Earlier this month, after an 18-month course, he became one of the country’s first direct-entry recruits at superintendent level. There are approximately 800 superintendents in England and Wales who have operational responsibilities for local divisions and major investigations.

First launched in 2014, the idea of direct entry at superintendent level is described as ending the point of principle established by Sir Robert Peel, the founder of modern British policing in 1829, that all officers began as constables.

The Government hopes to improve leadership standards by bringing in people with experience and skills from other areas.

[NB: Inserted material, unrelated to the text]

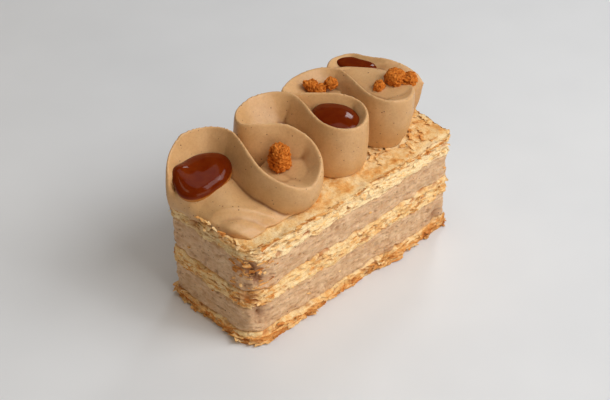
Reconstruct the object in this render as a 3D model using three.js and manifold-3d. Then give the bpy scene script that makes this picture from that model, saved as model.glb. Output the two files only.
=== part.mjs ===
// A speculoos mille-feuille: three sheets of flaky pastry, two layers of cream between them, and a
// ribbon of cream piped on top in tall bends, which hold drops of caramel and crumbs of spiced biscuit.
// Millimetres, +Z up. The origin is the centre of the flat underside, and +X runs along the slice.

import * as THREE from 'three';
import { mergeVertices } from 'three/addons/utils/BufferGeometryUtils.js';
import Module from 'manifold-3d';

const wasm = await Module();
wasm.setup();

// The slice as cut. Its right end is cut askew, and the deck lifts a little there.
const LENGTH = 120;
const WIDTH = 49;
const DECK = 50;
const GAP = 0.3;
const LAYERS = [
  { name: 'pastry_bottom', kind: 'pastry', from: 0, to: 5 },
  { name: 'cream_lower', kind: 'cream', from: 5, to: 19 },
  { name: 'pastry_middle', kind: 'pastry', from: 19, to: 27.5 },
  { name: 'cream_upper', kind: 'cream', from: 27.5, to: 40.5 },
  { name: 'pastry_top', kind: 'pastry', from: 40.5, to: DECK },
];
const END_SHIFT = 2;
const END_SKEW = 0.09;
const SKEW_FROM = 20;
const LIFT = 1.5;
const LIFT_FROM = 44;
const THIN_END = 3.5;
const THIN_LENGTH = 10;
const CORNERS = { frontLeft: 8, frontRight: 3, backRight: 3, backLeft: 3 };

// The mesh of a layer: steps along and across the slice, and rows of leaves up a cut side
const ALONG = 30;
const ACROSS = 12;
const ROWS = { pastry: 6, cream: 3 };
const LEAF_REACH = 0.75;
const CREAM_INSET = 0.5;
const DECK_RELIEF = 0.55;

// Torn hollows in the cut sides, mostly by the broken front corner
const HOLLOWS = [
  { at: [-57, -21, 37], radius: 4, depth: 3 },
  { at: [-54, -23.5, 33], radius: 3, depth: 2.4 },
  { at: [-58, -20, 25], radius: 4.5, depth: 2 },
  { at: [-54, -24, 15], radius: 4, depth: 2 },
  { at: [-60, 9, 46], radius: 3.5, depth: 2 },
  { at: [53, -24.5, 8], radius: 4, depth: 1.8 },
];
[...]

The first direct entry group were interviewed at length between October 2014 and May last year for a University of Portsmouth research paper, which was released to coincide with their graduation.

It described how some of the superintendents believed that six-week patrols with constables and sergeants had “limited value” in their training.

Mr Thomson was named as the officer behind the comments on the Bosco’s Blog website, written by a retired Dorset police officer.

He wrote: “What’s been said cannot be unsaid. There are consequences for the author of those remarks. The severity of those consequences will increase exponentially with the time it takes for them to make reparation.

“So I say this to Supt Adam Thomson from North Yorkshire Police: Defy those who hold the belief that you are arrogant, out of touch, entitled, lacking in integrity and moral courage and come out from the shadows and make your peace.

“If nothing else, you owe this much to your cohort who have overcome so much to earn the trust and respect of others. Whether you will earn the trust and respect of those who serve in your force and beyond is only something you can control.”

A spokesman from North Yorkshire Police said: “Direct entrants are encouraged to be reflective and to bring a different perspective to policing, so it perhaps isn’t surprising that they expressed different views on the PC rotation that formed part of their training.

“At North Yorkshire Police we believe it is important that direct entrants are exposed to the grass-root business of policing as part of their training, but that is not the same as saying that a Superintendent needs to have worked through every rank before they take up command.

“As a service we recognise the need to be open to different approaches.”